No. End users already interact with Web3 through games, payments, creator platforms, and loyalty systems, often without noticing the blockchain underneath.

Can Web3 replace Web2?

Not fully. More likely, Web3 will replace specific layers of Web2, especially around payments, ownership, digital identity, and programmable assets. Most products will remain hybrid.

What is the biggest advantage of Web3?

Real digital ownership combined with programmable value transfer. That opens business models Web2 platforms struggle to offer cleanly.

What is the biggest downside of Web3?

User experience and responsibility. Self-custody, transaction complexity, and fragmented tooling still make many Web3 products harder to use than traditional apps.

Is Web3 worth learning in 2026?

Yes, especially if you work in startups, fintech, gaming, creator economy, AI, or digital commerce. You do not need to become a chain expert, but you should understand what problems Web3 solves and where it does not.

Expert Insight: Ali Hajimohamadi

The biggest mistake founders make with Web3 is treating it like a category. It is not a category anymore. It is becoming infrastructure.

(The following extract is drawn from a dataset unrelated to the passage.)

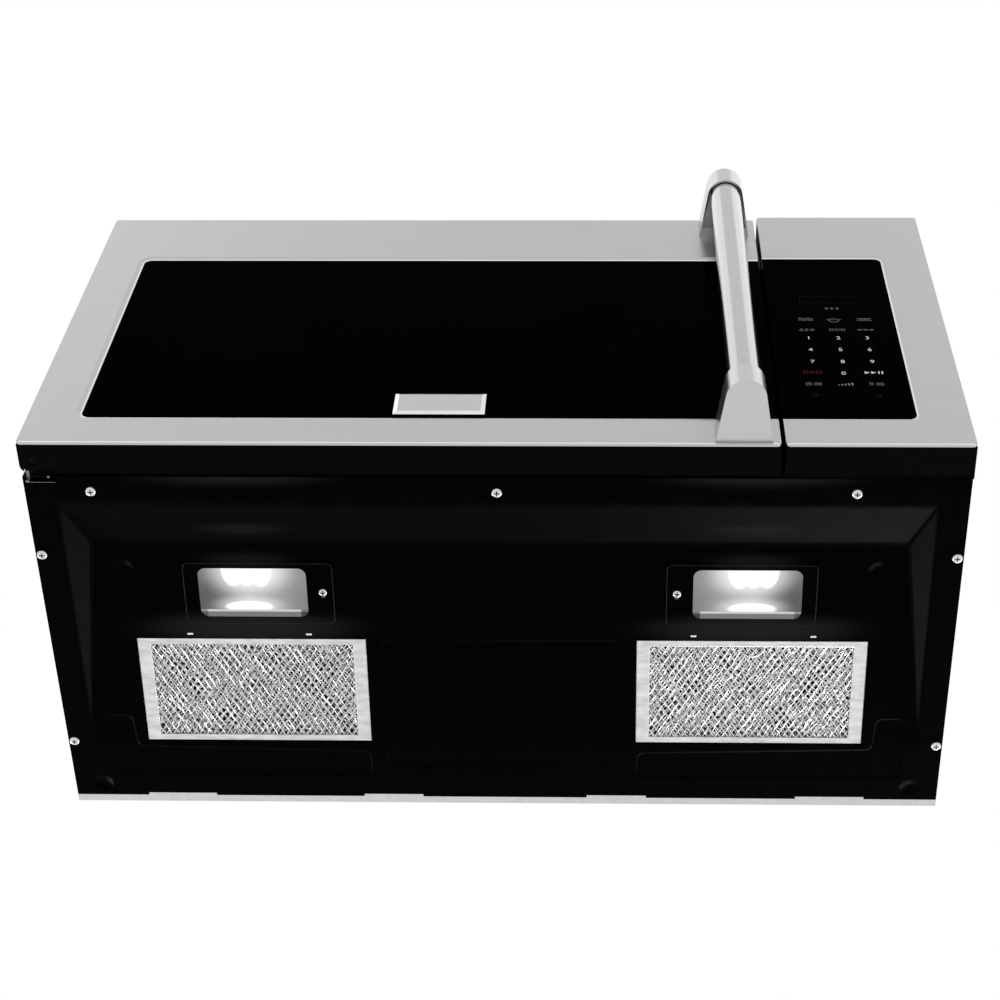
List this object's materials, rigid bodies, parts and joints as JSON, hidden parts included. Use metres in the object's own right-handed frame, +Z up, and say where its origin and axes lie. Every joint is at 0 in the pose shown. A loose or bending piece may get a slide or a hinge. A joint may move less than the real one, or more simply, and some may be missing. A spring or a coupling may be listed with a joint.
{
  "type": "over the range microwave",
  "caption": "Over the range microwave with a hinged door, bar handle, keypad, turntable and vent blower, and a sloped underside with lamps and grease filters.",
  "frame": {"origin": "middle of the rear face's bottom edge, on the wall plane", "axes": "+X to the right as seen from the front, +Y into the wall, +Z up"},
  "size_m": [0.759, 0.426, 0.4196],
  "materials": {
    "stainless": "brushed stainless, satin",
    "handle_steel": "satin tube and caps",
    "black_glass": "black glass, polished",
    "black_plastic": "moulded, fine matte",
    "case_paint": "black powder coat",
    "base_paint": "black semi-gloss paint",
    "door_paint": "black enamel",
    "cavity_enamel": "light grey enamel",
    "galvanised": "galvanised sheet",
    "aluminium": "mill finish",
    "filter_mesh": "expanded mesh in a folded frame",
    "steel": "bright steel",
    "motor_steel": "plated can",
    "screw_zinc": "zinc plated",
    "wheel_plastic": "moulded",
    "white_plastic": "moulded, natural",
    "tray_glass": "clear pressed glass",
    "lamp_lens": "frosted",
    "mica": "pressed mica sheet",
    "transformer": "varnished laminations",
    "circuit_board": "solder mask",
    "led_board": "white solder mask",
    "nameplate": "blank satin plate",
    "charcoal": "charcoal pad"
  },
  "bodies": {
    "case": {"outer_case": "case_paint", "rear_panel": "galvanised", "base_plate": "base_paint", "front_frame": "case_paint", "chassis_floor": "galvanised", "oven_cavity": "cavity_enamel", "case_screws": "screw_zinc", "vent_grille": "black_plastic", "charcoal_filter": "charcoal", "cord_gland": "black_plastic", "blower_housing": "galvanised", "blower_motor": "motor_steel", "waveguide": "galvanised", "waveguide_cover": "mica", "magnetron": "aluminium", "hv_transformer": "transformer", "hv_capacitor": "aluminium", "cooling_fan_housing": "black_plastic", "cooling_fan_motor": "motor_steel", "turntable_motor": "galvanised", "control_panel_skin": "stainless", "control_panel_glass": "black_glass", "control_panel_housing": "black_plastic", "control_board": "circuit_board", "hinge_bracket_upper": "case_paint", "hinge_bracket_lower": "case_paint", "latch_switch_bracket": "white_plastic", "interlock_switches": "black_plastic", "lamp_housings": "galvanised", "lamp_led_modules": "led_board"},
    "door": {"door_skin": "stainless", "door_glass": "black_glass", "door_body": "black_plastic", "door_choke": "door_paint", "door_inner_trim": "black_plastic", "nameplate": "nameplate", "latch_spring": "steel", "handle_bar": "handle_steel", "handle_post_upper": "handle_steel", "handle_post_lower": "handle_steel", "handle_screws": "screw_zinc"},
    "latch": {"latch_bar": "white_plastic"},
    "tray": {"turntable_coupler": "white_plastic", "glass_tray": "tray_glass"},
    "ring": {"roller_ring": "white_plastic"},
    "roller_a": {"roller_1": "white_plastic"},
    "roller_b": {"roller_2": "white_plastic"},
    "roller_c": {"roller_3": "white_plastic"},
    "blower_rotor": {"blower_shaft": "steel", "blower_wheel_left": "wheel_plastic", "blower_wheel_right": "wheel_plastic"},
    "fan_rotor": {"cooling_fan_wheel": "wheel_plastic"},
    "lamp_left": {"lamp_cover_left": "base_paint", "lamp_lens_left": "lamp_lens", "lamp_screw_left": "screw_zinc"},
    "lamp_right": {"lamp_cover_right": "base_paint", "lamp_lens_right": "lamp_lens", "lamp_screw_right": "screw_zinc"},
    "filter_left": {"grease_filter_left": "filter_mesh"},
    "filter_right": {"grease_filter_right": "filter_mesh"}
  },
  "joints": [
    {"name": "door_hinge", "type": "hinge", "parent": "case", "child": "door", "pos_m": [-0.3695, -0.352, 0.206], "axis": [0, 0, -1], "range_deg": [0, 100]},
    {"name": "latch_slide", "type": "slide", "parent": "door", "child": "latch", "axis": [0, 0, 1], "range_m": [0, 0.004], "stiffness_N_per_m": 600, "springref_m": -0.005, "deforming": ["latch_spring"]},
    {"name": "tray_spin", "type": "hinge", "parent": "case", "child": "tray", "pos_m": [-0.0775, -0.1873, 0.0776], "axis": [0, 0, 1], "continuous": true},
    {"name": "ring_spin", "type": "hinge", "parent": "case", "child": "ring", "pos_m": [-0.0775, -0.1873, 0.0698], "axis": [0, 0, 1], "continuous": true},
    {"name": "roller_a_spin", "type": "hinge", "parent": "ring", "child": "roller_a", "pos_m": [-0.0775, -0.0923, 0.0698], "axis": [0, 1, 0], "continuous": true},
    {"name": "roller_b_spin", "type": "hinge", "parent": "ring", "child": "roller_b", "pos_m": [-0.15977, -0.2348, 0.0698], "axis": [-0.866, -0.5, 0], "continuous": true},
    {"name": "roller_c_spin", "type": "hinge", "parent": "ring", "child": "roller_c", "pos_m": [0.00477, -0.2348, 0.0698], "axis": [0.866, -0.5, 0], "continuous": true},
    {"name": "blower_spin", "type": "hinge", "parent": "case", "child": "blower_rotor", "pos_m": [0, -0.0795, 0.358], "axis": [1, 0, 0], "continuous": true},
    {"name": "cooling_fan_spin", "type": "hinge", "parent": "case", "child": "fan_rotor", "pos_m": [0.28425, -0.0575, 0.111], "axis": [0, 1, 0], "continuous": true},
    {"name": "lamp_cover_left_hinge", "type": "hinge", "parent": "case", "child": "lamp_left", "pos_m": [-0.264, -0.21642, 0.0134], "axis": [0, 0.9961, -0.0884], "range_deg": [0, 80]},
    {"name": "lamp_cover_right_hinge", "type": "hinge", "parent": "case", "child": "lamp_right", "pos_m": [0.264, -0.21642, 0.0134], "axis": [0, -0.9961, 0.0884], "range_deg": [0, 80]},
    {"name": "grease_filter_left_hinge", "type": "hinge", "parent": "case", "child": "filter_left", "pos_m": [-0.2116, -0.06818, 0.00155], "axis": [1, 0, 0], "range_deg": [0, 75]},
    {"name": "grease_filter_right_hinge", "type": "hinge", "parent": "case", "child": "filter_right", "pos_m": [0.2116, -0.06818, 0.00155], "axis": [1, 0, 0], "range_deg": [0, 75]}
  ],
  "couplings": [
    {"joint": "ring_spin", "follows": "tray_spin", "ratio": 0.5},
    {"joint": "roller_a_spin", "follows": "tray_spin", "ratio": -6.3333},
    {"joint": "roller_b_spin", "follows": "tray_spin", "ratio": -6.3333},
    {"joint": "roller_c_spin", "follows": "tray_spin", "ratio": -6.3333}
  ]
}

The companies that win will not market themselves as “Web3 startups.” They will look like payment companies, gaming studios, creator platforms, marketplaces, and AI products that quietly use on-chain systems where they matter.

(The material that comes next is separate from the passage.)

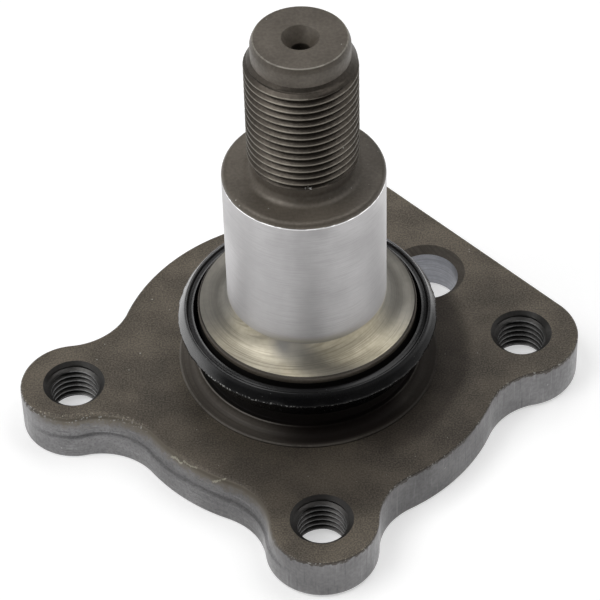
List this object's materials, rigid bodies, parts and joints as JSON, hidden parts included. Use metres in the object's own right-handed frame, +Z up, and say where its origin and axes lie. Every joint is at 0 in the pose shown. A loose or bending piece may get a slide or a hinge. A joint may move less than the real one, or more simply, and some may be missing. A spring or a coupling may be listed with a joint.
{
  "type": "stub shaft",
  "caption": "Flanged stub shaft for a wheel bearing, with a ground journal, a threaded end, tapped lugs and a rubber sealing ring on its neck.",
  "frame": {"origin": "on the shaft axis, at the flange's flat back face", "axes": "+Z up the shaft, from the flange to the threaded end; +X from the axis to the right lug's side and +Y to the back lug's side, as the picture is seen"},
  "size_m": [0.1037, 0.1058, 0.086],
  "materials": {
    "steel": "dark phosphated forging, with a ground bearing journal and shoulder left bright",
    "rubber": "moulded black rubber, satin"
  },
  "bodies": {
    "root": {"spindle": "steel", "seal_ring": "rubber"}
  },
  "joints": []
}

My contrarian view: if your product needs users to care deeply about decentralization on day one, you are probably too early or solving the wrong problem.

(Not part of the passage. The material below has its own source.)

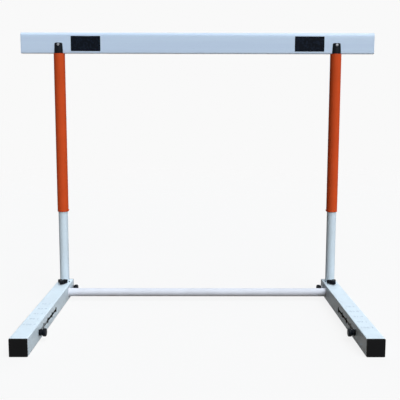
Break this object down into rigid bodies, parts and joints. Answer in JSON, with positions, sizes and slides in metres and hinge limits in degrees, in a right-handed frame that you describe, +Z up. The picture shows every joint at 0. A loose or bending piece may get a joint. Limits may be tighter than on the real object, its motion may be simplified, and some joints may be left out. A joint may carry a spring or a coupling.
{
  "type": "track hurdle",
  "caption": "Adjustable track hurdle: box feet with sliding counterweights, telescoping posts with spring buttons, tube crossbar and a rounded plastic bar.",
  "frame": {"origin": "on the floor, below the middle of the bar and half way along the feet", "axes": "+X along the bar, +Z up; the posts stand at the +Y end of the feet, which point towards -Y"},
  "size_m": [1.2, 0.65, 0.9144],
  "materials": {
    "white_paint": "satin",
    "orange_paint": "satin",
    "bar_plastic": "gloss",
    "black_plastic": "satin",
    "patch_black": "matte",
    "bright_steel": "plated",
    "dark_steel": "blackened",
    "cast_iron": "as cast",
    "grey_iron": "satin"
  },
  "bodies": {
    "base": {"crossbar": "white_paint", "left_foot": "white_paint", "left_front_plug": "black_plastic", "left_rear_plug": "black_plastic", "left_lower_post": "white_paint", "left_post_socket": "cast_iron", "left_socket_screw": "dark_steel", "left_post_guide": "black_plastic", "left_clamp_washer": "bright_steel", "left_lock_ferrule": "bright_steel", "left_lock_spring": "bright_steel", "left_button_spring": "bright_steel", "right_foot": "white_paint", "right_front_plug": "black_plastic", "right_rear_plug": "black_plastic", "right_lower_post": "white_paint", "right_post_socket": "cast_iron", "right_socket_screw": "dark_steel", "right_post_guide": "black_plastic", "right_clamp_washer": "bright_steel", "right_lock_ferrule": "bright_steel", "right_lock_spring": "bright_steel", "right_button_spring": "bright_steel"},
    "upper": {"bar": "bar_plastic", "left_upper_tube": "orange_paint", "left_guide_bush": "black_plastic", "left_top_plug": "black_plastic", "left_bar_screw": "bright_steel", "left_bar_nut": "bright_steel", "left_bar_cap": "bar_plastic", "left_bar_patch": "patch_black", "right_upper_tube": "orange_paint", "right_guide_bush": "black_plastic", "right_top_plug": "black_plastic", "right_bar_screw": "bright_steel", "right_bar_nut": "bright_steel", "right_bar_cap": "bar_plastic", "right_bar_patch": "patch_black"},
    "left_clamp": {"left_clamp_bolt": "bright_steel", "left_clamp_knob": "black_plastic"},
    "left_post_lock": {"left_lock_pin": "bright_steel", "left_lock_knob": "black_plastic"},
    "left_button": {"left_height_button": "bright_steel"},
    "left_counterweight": {"left_weight": "grey_iron", "left_weight_spring": "bright_steel"},
    "left_weight_lock": {"left_weight_pin": "bright_steel", "left_weight_knob": "black_plastic"},
    "right_clamp": {"right_clamp_bolt": "bright_steel", "right_clamp_knob": "black_plastic"},
    "right_post_lock": {"right_lock_pin": "bright_steel", "right_lock_knob": "black_plastic"},
    "right_button": {"right_height_button": "bright_steel"},
    "right_counterweight": {"right_weight": "grey_iron", "right_weight_spring": "bright_steel"},
    "right_weight_lock": {"right_weight_pin": "bright_steel", "right_weight_knob": "black_plastic"}
  },
  "joints": [
    {"name": "height_slide", "type": "slide", "parent": "base", "child": "upper", "axis": [0, 0, 1], "range_m": [-0.1524, 0.1524]},
    {"name": "left_clamp_turn", "type": "hinge", "parent": "base", "child": "left_clamp", "pos_m": [-0.472, 0.247, 0.05], "axis": [0, 0, 1], "range_deg": [0, 270]},
    {"name": "left_post_lock_pull", "type": "slide", "parent": "base", "child": "left_post_lock", "axis": [1, 0, 0], "range_m": [0, 0.006], "stiffness_N_per_m": 500, "deforming": ["left_lock_spring"]},
    {"name": "left_button_travel", "type": "slide", "parent": "base", "child": "left_button", "axis": [1, 0, 0], "range_m": [0, 0.0046], "stiffness_N_per_m": 200, "springref_m": 0.0046, "deforming": ["left_button_spring"]},
    {"name": "left_counterweight_slide", "type": "slide", "parent": "base", "child": "left_counterweight", "axis": [0, 1, 0], "range_m": [0, 0.22]},
    {"name": "left_weight_lock_pull", "type": "slide", "parent": "left_counterweight", "child": "left_weight_lock", "axis": [1, 0, 0], "range_m": [-0.0023, 0], "stiffness_N_per_m": 500, "springref_m": -0.0023, "deforming": ["left_weight_spring"]},
    {"name": "right_clamp_turn", "type": "hinge", "parent": "base", "child": "right_clamp", "pos_m": [0.472, 0.247, 0.05], "axis": [0, 0, 1], "range_deg": [0, 270]},
    {"name": "right_post_lock_pull", "type": "slide", "parent": "base", "child": "right_post_lock", "axis": [-1, 0, 0], "range_m": [0, 0.006], "stiffness_N_per_m": 500, "deforming": ["right_lock_spring"]},
    {"name": "right_button_travel", "type": "slide", "parent": "base", "child": "right_button", "axis": [-1, 0, 0], "range_m": [0, 0.0046], "stiffness_N_per_m": 200, "springref_m": 0.0046, "deforming": ["right_button_spring"]},
    {"name": "right_counterweight_slide", "type": "slide", "parent": "base", "child": "right_counterweight", "axis": [0, 1, 0], "range_m": [0, 0.22]},
    {"name": "right_weight_lock_pull", "type": "slide", "parent": "right_counterweight", "child": "right_weight_lock", "axis": [-1, 0, 0], "range_m": [-0.0023, 0], "stiffness_N_per_m": 500, "springref_m": -0.0023, "deforming": ["right_weight_spring"]}
  ]
}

The real wedge is not ideology. It is better economics, faster settlement, and user ownership without added friction.

Final Take

If you want the simplest possible answer, here it is:

Web3 is the part of the internet that lets users own assets, move value, and interact through blockchain-based systems instead of relying entirely on centralized platforms.

That does not mean every app should become decentralized. It means some internet functions, especially payments, identity, access, and digital ownership, are being rebuilt on more open rails.

That is why this topic is trending right now. The conversation moved from theory to product. And in 2026, that difference matters.